Em entrevista à agência Lusa, a provedora de Justiça, recentemente reconduzida no cargo para um segundo e último mandato, revelou que em 2021 se mantém a tendência de subida do número de queixas apresentado a este órgão de Estado.
“No ano de 2021 atingiremos um novo recorde histórico, mas ao que tudo indica, embora não tenhamos feito todas as contas, a subida do ano de 2021 não será tão intensa quanto o de 2020, que foi de 19% ou 18%”, adiantou Maria Lúcia Amaral.
A área mais visada nas queixas, “embora já não com uma tão grande diferença em relação às outras áreas”, continua a ser a da segurança social, logo seguida do emprego público e trabalho, fiscalidade e assuntos económicos.

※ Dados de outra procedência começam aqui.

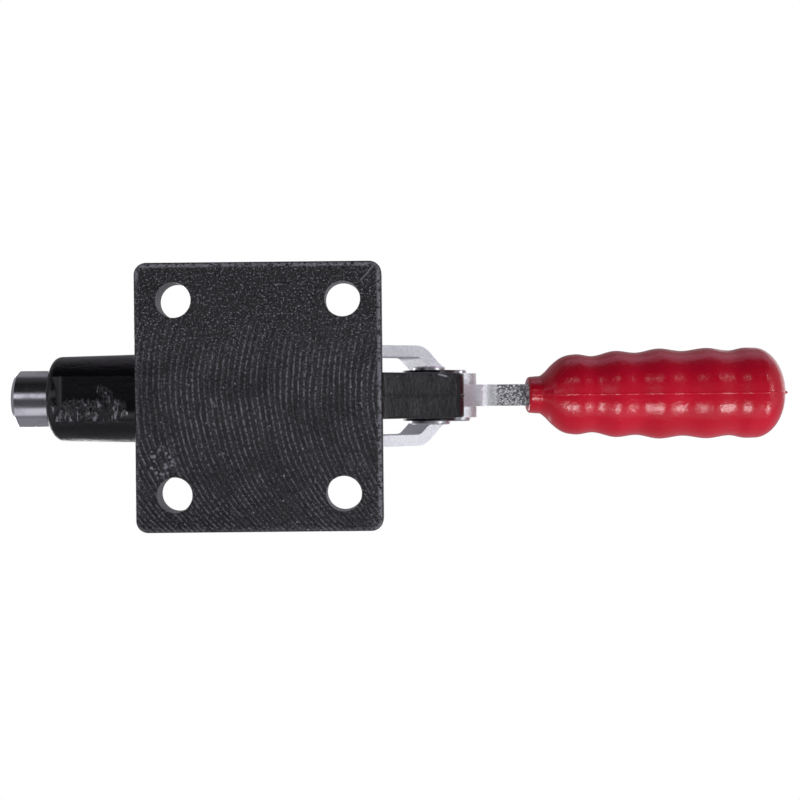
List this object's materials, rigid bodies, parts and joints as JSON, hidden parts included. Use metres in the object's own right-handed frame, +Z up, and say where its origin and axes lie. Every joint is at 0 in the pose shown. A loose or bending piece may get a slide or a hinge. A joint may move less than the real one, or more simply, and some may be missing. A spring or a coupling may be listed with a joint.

Por outro lado, realçou a provedora, “há áreas que têm registado nos últimos tempos uma constante subida”, desde queixas de pessoas estrangeiras, queixas relacionadas com habitação social ou queixas relativas ao Instituto de Registos e Notariado (INR), que “subiram muito também e que tiveram a ver com as circunstâncias específicas da pandemia”.
De acordo com a provedora de Justiça, a pandemia da covid-19 não trouxe propriamente problemas novos, mas antes um acentuar de problemas já existentes, enquanto que no caso das queixas contra o INR se registou uma consequência direta, por causa das dificuldades de acompanhamento e atendimento e porque “estão em causa atos fundamentais para a vida de todos”.
Na avaliação do impacto da pandemia no funcionamento dos serviços públicos, Maria Lúcia Amaral referiu que houve “coisas muito positivas a registar” e que conseguiu ter um intercâmbio “muito intenso” com as várias entidades visadas.
“Fomos servindo quase de caixa de correio sobretudo das medidas de apoio que estavam a ser aperfeiçoadas e pudemos contribuir para o seu aperfeiçoamento”, apontou, destacando que houve, no geral, “um muito bom contacto com a administração pública” e que a prontidão e a disponibilidade superaram as expectativas, tendo em conta as dificuldades pela imposição do teletrabalho.
Admitiu, no entanto, que se foi preciso esse trabalho de mediação foi porque nem tudo funcionou bem no processo de atribuição de apoios.
“A sociedade portuguesa é desigual, é uma sociedade com bolsas de carência e de pobreza muito grandes e creio que não foi apenas o estado central, poder político e poder político governamental que acudiu. Em muito domínios, se não fosse o setor social, se não fosse até o poder local, todos em articulação, não teríamos podido acorrer às necessidades que sentíamos e isso para nós é muito visível”, sublinhou.
Deu como exemplo o setor da educação e a sua atuação logo após o primeiro confinamento, a forma como o setor social esteve presente ou o trabalho “fundamental” feito pelas autarquias para complementar “o socorro prestado pelas diretrizes do poder político”.
Para Maria Lúcia Amaral, outro exemplo da atuação da sociedade civil esteve visível na proteção das pessoas sem-abrigo que, quando foi obrigatório o confinamento, não tinham onde o fazer.
“Eu suponho que todos sabemos que houve uma resposta conjunta que não foi apenas portuguesa, mas também europeia, para impedir que essa queda se acentuasse a um ponto que gerasse desintegração e numa sociedade desigual como a portuguesa, se não tivéssemos tido essa resposta, teríamos tido consequências tremendas”, defendeu.
Referiu, a propósito, que a provedoria de Justiça tem funcionado muitas vezes como complemento perante outras instituições da sociedade civil, já que se trata de uma instituição do Estado que está “particularmente vocacionada para ser a voz imediata dos cidadãos perante as autoridades públicas”.
Relativamente ao mandato que entretanto iniciou, a provedora de Justiça vincou o que já tinha referido no seu discurso de tomada de posse, de trabalho em prol dos mais prejudicados pelas más práticas da administração pública, explicando que quer deixar bem vincada a diferença entre o trabalho do provedor de Justiça e o poder judicial, nomeadamente os tribunais, que não atuam sob iniciativa própria.
Sublinhou que “fará todo o esforço” no sentido de encontrar um equilíbrio entre a resolução dos problemas de cada pessoa que apresenta queixa e a capacidade de ter uma “visão objetivo do que é que vai mal”.
Maria Lúcia Amaral frisou que os mais prejudicados poderão ser os imigrantes — as únicas pessoas que “cá vêm apresentar presencialmente as suas queixas” — os pensionistas, as pessoas que precisam de habitação social e os jovens que estão à guarda do Estado nos centros educativos, para os quais deveria haver “maior atenção pedopsiquiátrica”.
“Quatro exemplos de setores da nossa sociedade que eventualmente não terão outro meio para se fazer ouvir que não esta instituição”, concluiu.